On 31 May, 1921, a white mob deputised by law enforcement and supported by city officials indiscriminately fired on Black residents, as airplanes dropped flaming turpentine-soaked rags and dynamite, after a Black teenager was accused of assaulting a white elevator operator.

The history of that violence was “a story seen in the mirror dimly, but no longer,” Mr Biden said. “Now your story will be known in full view.”

“For much too long the history of what took place here took place in silence,” he added. “While darkness can hide much, it erases nothing ... And so it is here, only with the truth, can come healing, justice and repair. That isn’t enough.”

Before his remarks, the president spoke with 107-year-old Viola “Mother” Fletcher, 100-year-old Hughes “Uncle Red” Van Ellis and 106-year-old Lessie Benningfield “Mother” Randle, all of whom testified to members of Congress last month and urged lawmakers to consider reparations for the survivors and their families, stripped of decades of generational wealth.

They are also the lead plaintiffs in a reparations lawsuit against the city and county of Tulsa, the state of Oklahoma and Tulsa’s Chamber of Commerce, arguing that the state and its economic centre are responsible for the massacre and its ongoing impacts.

Mr Biden said that the massacre was not just about the loss of life, “but loss of living.”

The systemic violence that followed in the decades after the attack continues to resonate not just in Tulsa but across the US, from the impacts of redlining, exclusionary zoning laws, “urban development” initiatives and other forms of housing discrimination, as well as the construction of federal highways through Black communities, including in Greenwood.

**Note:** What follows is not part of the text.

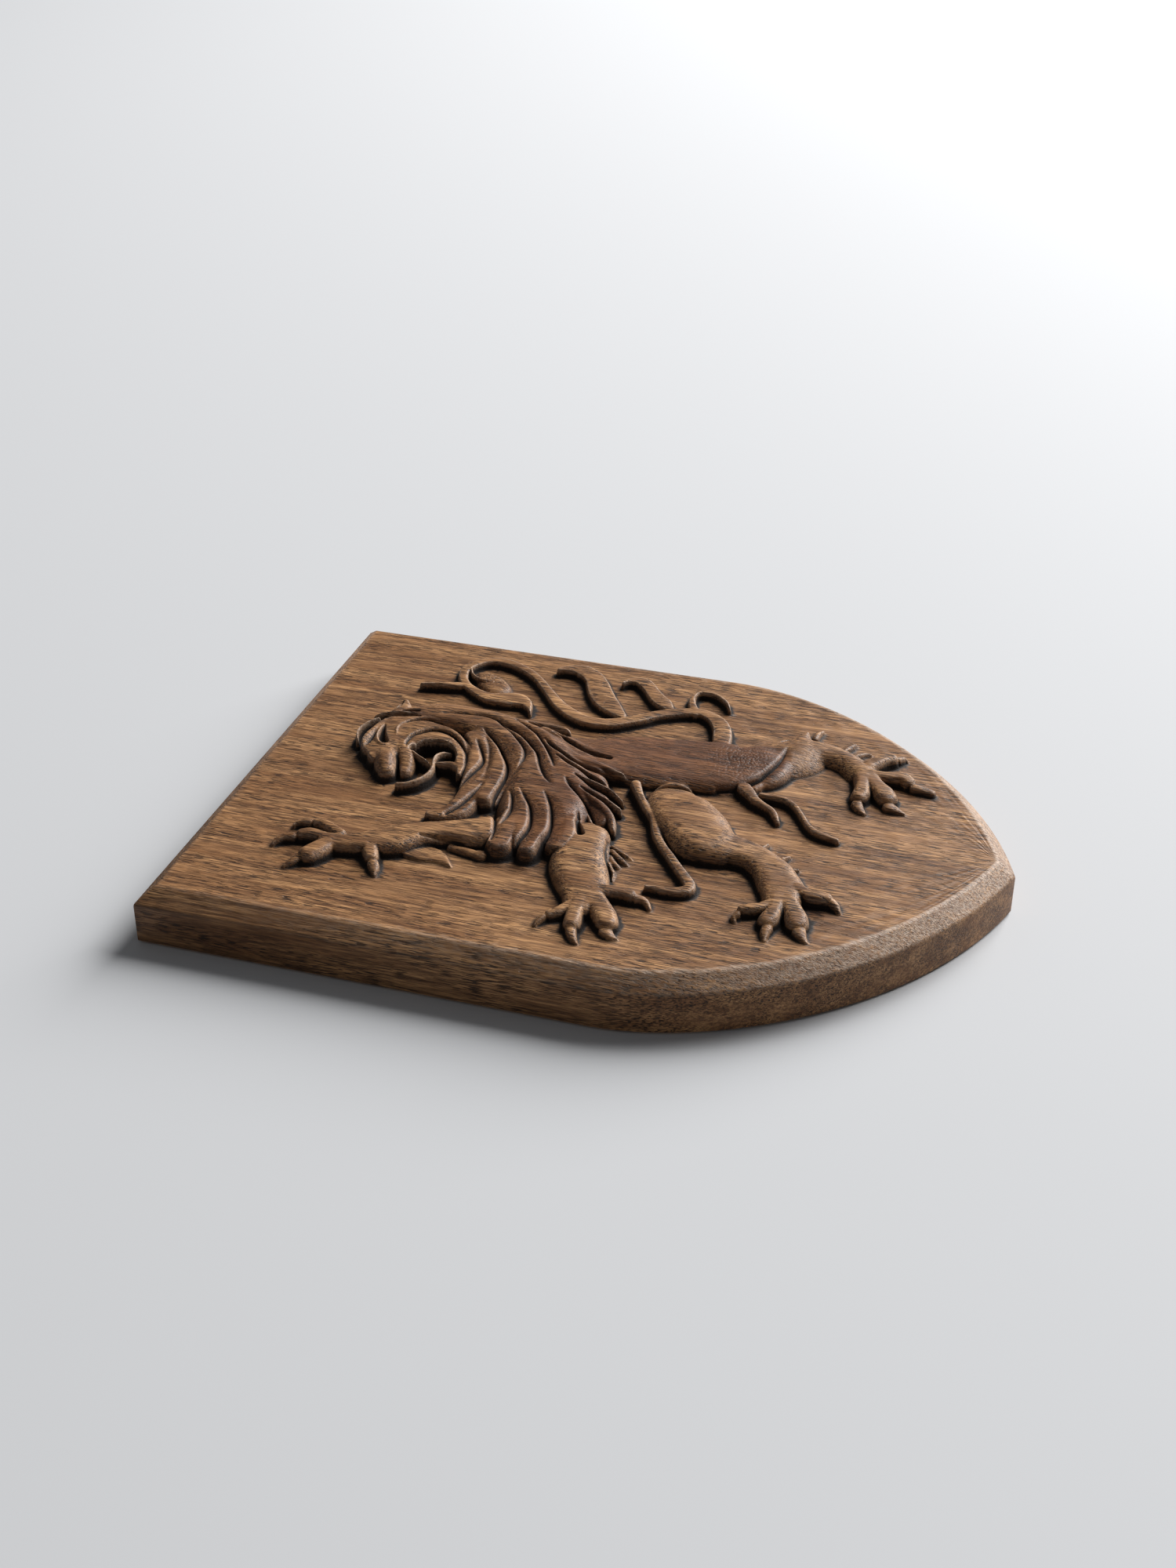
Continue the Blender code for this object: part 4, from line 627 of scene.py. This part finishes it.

Earlier on Tuesday, the White House announced a new set of policies to close the white-Black wealth gap in the US in an effort to combat those policies and the institutional racism that enshrined them.

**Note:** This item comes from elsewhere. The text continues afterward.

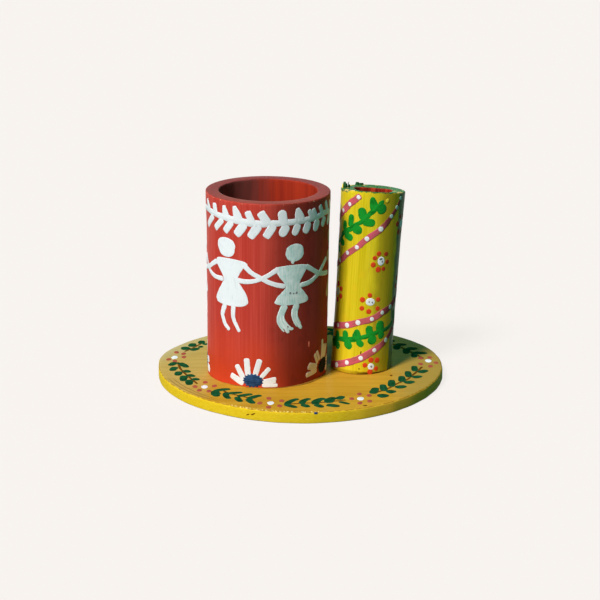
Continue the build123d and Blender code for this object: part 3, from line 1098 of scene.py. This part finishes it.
def paint_tube_blossoms():
    """White hearts with orange dots round them: those in front, then more between the ribbons."""
    hearts = [
        (6.3, 60.3, 4.1, 4.8), (1.9, 38.4, 5, 4.1), (-20, 41, 4.2, 4), (4.7, 3.6, 3.6, 3.7),
        (20, 79, 4, 4),
    ]
    petals = [(4.7, 64.3), (9, 64), (2.7, 62), (10, 59.8), (2, 58.3), (5, 55.8), (8, 56.2)]
    petals += [(1.4, 42), (6.2, 39.8), (-2.4, 39.4), (-2.4, 34.8), (1.4, 33.3), (6.2, 35)]
    petals += [(-20, 45), (-16.6, 43), (-16.6, 39), (-20, 36.6), (-23.6, 39), (-23.6, 43)]
    petals += [(1.3, 4.4), (4.4, 7.2), (8, 7), (7.8, 2.5), (4.3, 0.9)]
    petals += [(15.6, 79.4), (18, 83), (22.4, 82.6), (24.4, 78.6), (21.8, 74.8), (17.4, 75)]
    for arc, height in [(38, 17), (62, 28), (40, 76), (60, 86), (32, 60), (-38, 29), (24, 47)]:
        hearts.append((arc, height, 4.2, 4.2))
        for step in range(6):
            angle = math.tau * (step + 0.3) / 6
            petals.append((arc + 4.1 * math.cos(angle), height + 4.2 * math.sin(angle)))
    bm = bmesh.new()
    for heart in hearts:
        dab(bm, SMALL.skin, *heart, sides=16)
    finish_piece("tube_blossom_hearts", bm, WHITE)
    bm = bmesh.new()
    dots(bm, SMALL.skin, petals, 2.8)
    finish_piece("tube_blossom_dots", bm, DOT_ORANGE)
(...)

The Ku Klux Klan’s “burning crosses torched every region in this country,” Mr Biden said in his remarks.

“That hate became embedded, systemically, in our laws and our culture,” he said. “We do ourselves no favours by pretending this didn’t happen ... or didn’t impact us today.”

The administration is taking aim at addressing disparities in home ownership and appraisals, and will lean on the federal government’s purchasing power to expand federal contracting with small disadvantaged businesses.

Mr Biden also will propose billions of dollars for a community revitalisation fund targeting infrastructure, public spaces and public transit, among other proposals.

The president also threaded the nation’s history of white violence to the failed insurrection at the US Capitol on 6 January and the 2017 “Unite the Right” rally in Charlottesville, Virginia, where neo-Nazis and other far-right hate groups converged.

Mr Biden said one of the survivors of the Tulsa massacre told him that the Capitol riots “reminded her of what happened here in Greenwood 100 years ago.”